Social Scientists
Sadly, no, social scientists are not those who study how to be social, rather, they are the scientists who study society. There are a number of different specialties within social science itself such as sociology, history, anthropology and so on, including some we’ve discussed elsewhere, like economics. But the essential point of all of these sciences is to try and understand that most complex of creatures, the human beings, and the societies created. To do this requires good knowledge of both the subject itself and also of statistics: for it is always important to be able to work out whether a finding is in fact important or not, is it a “real” finding or is it merely a product of chance working upon the sample?
These professions require the highest educational achievements of any: a simple college degree is only enough to get to the first stage, working possibly as an assistant. A further college degree, a Master’s, might get a teaching job in a community college, or in some private sector jobs, but for all of the real jobs a third college degree is necessary, a Ph.D. That’s a minimum 7 year investment before you can even start climbing the tree to a professorship. However, while not noticeably well paid for such a clutch of college degrees ($50-$60,000 a year), it does indeed suit those that do it. For they tend to be motivated by the opportunity to do research, to think, rather than by money.
As to our EQSQ personality tests, this is one of those jobs where anyone from the empathizer to the systemizer can join in. For within the “social sciences” there are places for everyone. We might put the economists at one end, the systemizers or male brain types, and the anthropologists at the other, the female brain or empathizing type.

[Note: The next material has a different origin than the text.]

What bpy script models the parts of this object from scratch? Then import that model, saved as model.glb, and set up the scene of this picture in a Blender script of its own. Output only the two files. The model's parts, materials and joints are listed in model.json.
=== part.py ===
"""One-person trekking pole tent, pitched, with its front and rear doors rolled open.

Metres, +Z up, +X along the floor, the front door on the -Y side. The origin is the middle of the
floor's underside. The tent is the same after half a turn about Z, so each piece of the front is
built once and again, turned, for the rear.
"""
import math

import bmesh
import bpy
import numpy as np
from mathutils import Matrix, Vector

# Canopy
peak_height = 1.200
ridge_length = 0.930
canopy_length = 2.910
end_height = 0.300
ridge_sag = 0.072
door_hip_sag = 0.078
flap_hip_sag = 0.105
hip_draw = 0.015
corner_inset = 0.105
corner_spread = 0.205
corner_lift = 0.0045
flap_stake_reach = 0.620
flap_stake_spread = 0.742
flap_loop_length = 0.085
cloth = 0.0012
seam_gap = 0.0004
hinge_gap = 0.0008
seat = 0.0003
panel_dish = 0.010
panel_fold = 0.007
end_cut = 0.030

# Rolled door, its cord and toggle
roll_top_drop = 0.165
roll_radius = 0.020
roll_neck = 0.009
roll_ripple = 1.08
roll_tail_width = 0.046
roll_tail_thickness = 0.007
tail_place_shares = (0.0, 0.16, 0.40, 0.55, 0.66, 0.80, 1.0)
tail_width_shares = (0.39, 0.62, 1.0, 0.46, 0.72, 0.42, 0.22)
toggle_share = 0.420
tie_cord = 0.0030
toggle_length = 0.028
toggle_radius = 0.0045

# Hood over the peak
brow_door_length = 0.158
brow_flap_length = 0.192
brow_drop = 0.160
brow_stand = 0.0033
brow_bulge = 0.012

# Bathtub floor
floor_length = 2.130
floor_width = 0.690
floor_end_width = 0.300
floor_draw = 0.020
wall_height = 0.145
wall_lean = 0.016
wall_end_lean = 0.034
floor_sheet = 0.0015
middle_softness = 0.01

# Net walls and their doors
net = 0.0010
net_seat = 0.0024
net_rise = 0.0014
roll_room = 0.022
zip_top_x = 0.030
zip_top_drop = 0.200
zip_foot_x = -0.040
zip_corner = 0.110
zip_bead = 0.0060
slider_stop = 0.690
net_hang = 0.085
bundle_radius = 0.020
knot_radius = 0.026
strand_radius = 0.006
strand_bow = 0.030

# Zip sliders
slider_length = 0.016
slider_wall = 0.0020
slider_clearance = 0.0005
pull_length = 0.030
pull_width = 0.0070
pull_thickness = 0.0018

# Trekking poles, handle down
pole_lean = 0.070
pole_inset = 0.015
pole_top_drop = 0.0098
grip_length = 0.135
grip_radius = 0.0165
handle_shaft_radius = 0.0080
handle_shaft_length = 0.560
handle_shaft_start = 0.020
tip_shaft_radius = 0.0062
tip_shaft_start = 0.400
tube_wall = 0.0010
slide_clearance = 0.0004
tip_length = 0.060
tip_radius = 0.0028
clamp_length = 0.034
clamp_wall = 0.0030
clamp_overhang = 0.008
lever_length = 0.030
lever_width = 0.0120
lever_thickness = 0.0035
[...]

March 8th, 2007 at 7:58 pm
Perhaps the biggest draw to potential students of the social sciences was covered in the opening paragraph of this post, but it was done so too modestly. The social sciences draw on virtually every field within the humanities. With so far-ranging a gamut of disciplines to draw upon, any serious student with good emotional intelligence and a willingness to do proper, hard-nosed research could find a unique niche within the social sciences.

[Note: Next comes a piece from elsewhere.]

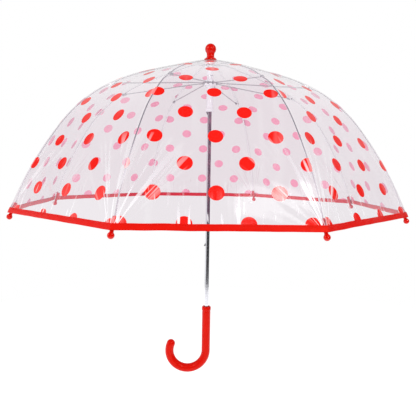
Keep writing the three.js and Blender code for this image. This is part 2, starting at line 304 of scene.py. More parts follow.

March 8th, 2007 at 9:22 pm
Sam, I’d agree with you, the bits and pieces of intelligence from my own forays in economics (my original training and the subject of a lot of my professional writing) lead me down that path. I tend to be interested in three things, evolution, the environment and the micro parts (the incentives for example) of economics. I’m thus able to be very happy pottering about at the intersection of those three things.
Those with other interests can find similar suitable niches within the social sciences. I know one person who had the intelligence to combine his historical research with his love of food and cooking. One paper of his was on the regional distribution of sausage recipes in the UK. He love doing the field research to see how things varied over distances.

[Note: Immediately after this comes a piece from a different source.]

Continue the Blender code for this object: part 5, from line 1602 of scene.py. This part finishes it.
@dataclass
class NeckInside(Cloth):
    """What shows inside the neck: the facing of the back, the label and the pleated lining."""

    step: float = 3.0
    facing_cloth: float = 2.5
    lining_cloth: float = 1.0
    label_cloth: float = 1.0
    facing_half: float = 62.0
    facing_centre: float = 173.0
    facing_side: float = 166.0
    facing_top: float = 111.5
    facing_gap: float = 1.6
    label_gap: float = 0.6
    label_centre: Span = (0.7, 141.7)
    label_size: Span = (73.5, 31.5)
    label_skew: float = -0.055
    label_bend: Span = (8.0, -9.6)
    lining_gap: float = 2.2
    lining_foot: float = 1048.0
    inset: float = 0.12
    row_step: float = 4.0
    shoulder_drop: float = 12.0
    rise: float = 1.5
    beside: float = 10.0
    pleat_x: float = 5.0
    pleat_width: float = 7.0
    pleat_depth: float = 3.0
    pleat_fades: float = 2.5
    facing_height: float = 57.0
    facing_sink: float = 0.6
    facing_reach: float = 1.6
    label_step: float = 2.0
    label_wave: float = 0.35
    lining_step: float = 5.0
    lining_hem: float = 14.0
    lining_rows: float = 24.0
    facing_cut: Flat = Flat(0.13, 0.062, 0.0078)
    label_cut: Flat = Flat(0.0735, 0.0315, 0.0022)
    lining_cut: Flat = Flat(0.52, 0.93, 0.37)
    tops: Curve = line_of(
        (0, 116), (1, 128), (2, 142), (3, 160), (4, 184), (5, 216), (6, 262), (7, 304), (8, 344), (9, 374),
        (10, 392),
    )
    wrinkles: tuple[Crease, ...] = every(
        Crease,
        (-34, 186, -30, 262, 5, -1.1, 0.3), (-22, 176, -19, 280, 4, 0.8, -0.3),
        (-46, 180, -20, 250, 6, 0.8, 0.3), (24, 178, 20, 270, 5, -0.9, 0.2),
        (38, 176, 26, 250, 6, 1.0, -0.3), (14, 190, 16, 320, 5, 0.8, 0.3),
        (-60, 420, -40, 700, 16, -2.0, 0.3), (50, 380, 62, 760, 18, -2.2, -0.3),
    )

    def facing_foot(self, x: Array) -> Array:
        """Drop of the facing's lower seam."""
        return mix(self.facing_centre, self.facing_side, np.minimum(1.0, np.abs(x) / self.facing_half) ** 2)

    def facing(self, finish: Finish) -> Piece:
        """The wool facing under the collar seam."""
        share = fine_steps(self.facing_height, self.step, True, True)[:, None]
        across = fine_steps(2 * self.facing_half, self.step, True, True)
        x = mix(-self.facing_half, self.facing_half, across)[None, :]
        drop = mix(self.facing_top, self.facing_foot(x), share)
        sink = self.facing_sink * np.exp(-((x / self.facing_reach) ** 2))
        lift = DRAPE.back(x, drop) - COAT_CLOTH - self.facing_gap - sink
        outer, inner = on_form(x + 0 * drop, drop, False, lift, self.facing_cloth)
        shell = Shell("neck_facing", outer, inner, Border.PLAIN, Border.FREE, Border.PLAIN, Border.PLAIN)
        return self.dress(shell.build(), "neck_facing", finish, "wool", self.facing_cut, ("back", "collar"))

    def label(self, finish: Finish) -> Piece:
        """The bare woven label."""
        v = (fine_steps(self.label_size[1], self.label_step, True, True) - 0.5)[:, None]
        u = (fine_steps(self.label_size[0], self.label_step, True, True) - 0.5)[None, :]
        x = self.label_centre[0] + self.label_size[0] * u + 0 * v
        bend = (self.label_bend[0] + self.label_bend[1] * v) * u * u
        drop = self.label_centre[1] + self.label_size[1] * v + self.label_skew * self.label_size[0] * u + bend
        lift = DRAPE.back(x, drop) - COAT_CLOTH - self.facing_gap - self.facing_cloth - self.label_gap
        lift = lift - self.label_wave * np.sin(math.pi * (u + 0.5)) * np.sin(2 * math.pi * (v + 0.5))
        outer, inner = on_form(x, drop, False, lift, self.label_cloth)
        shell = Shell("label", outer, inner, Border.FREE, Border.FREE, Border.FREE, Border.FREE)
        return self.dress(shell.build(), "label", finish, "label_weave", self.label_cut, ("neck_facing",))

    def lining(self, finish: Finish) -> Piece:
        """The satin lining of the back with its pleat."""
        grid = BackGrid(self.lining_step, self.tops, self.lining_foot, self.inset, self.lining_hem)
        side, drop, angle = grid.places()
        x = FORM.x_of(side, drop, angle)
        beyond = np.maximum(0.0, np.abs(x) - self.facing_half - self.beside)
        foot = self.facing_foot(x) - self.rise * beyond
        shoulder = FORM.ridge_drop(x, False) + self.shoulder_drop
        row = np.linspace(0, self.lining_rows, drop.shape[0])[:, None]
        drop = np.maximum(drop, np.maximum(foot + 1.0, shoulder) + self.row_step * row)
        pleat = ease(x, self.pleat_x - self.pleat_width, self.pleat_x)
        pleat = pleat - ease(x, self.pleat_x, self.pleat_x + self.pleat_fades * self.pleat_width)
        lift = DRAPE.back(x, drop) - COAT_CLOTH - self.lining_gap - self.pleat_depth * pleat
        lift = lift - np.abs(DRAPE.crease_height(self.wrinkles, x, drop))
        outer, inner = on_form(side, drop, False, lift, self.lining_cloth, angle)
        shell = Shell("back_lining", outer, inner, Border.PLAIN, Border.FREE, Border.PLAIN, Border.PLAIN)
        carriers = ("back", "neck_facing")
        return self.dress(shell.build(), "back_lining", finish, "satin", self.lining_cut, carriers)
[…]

March 10th, 2007 at 5:28 am
What’s interesting to me about the social sciences it that they study the same thing as the humanities—that is, humanity—but they do so using the scientific method. I studied psychology as an undergraduate and found that approaching human experience through the scientific method took a certain bit of mystery out of understanding existence. So, I got my master’s in poetry. What’s great about the social sciences, is now I could combine my two interests and go back for a PhD studying the impact of the literary arts.
March 16th, 2007 at 6:24 pm
I haven’t got the intelligence to go for a Ph.D. myself but I do take your point about the joys of the social sciences. I often think we’ve missed a trick in the way that we’ve allowed them to become so discrete, separated. It seems that sociologists have completely different views about what motivates humans than do economists for example. But both are really trying to answer the same question: what is it that makes humans tick?
Very much the same could be said for your own two subjects, psychology and poetry. Both are trying to peer into the human “soul” or character and it would seem to be a mark of intelligence that everyone moved around a little more between these areas.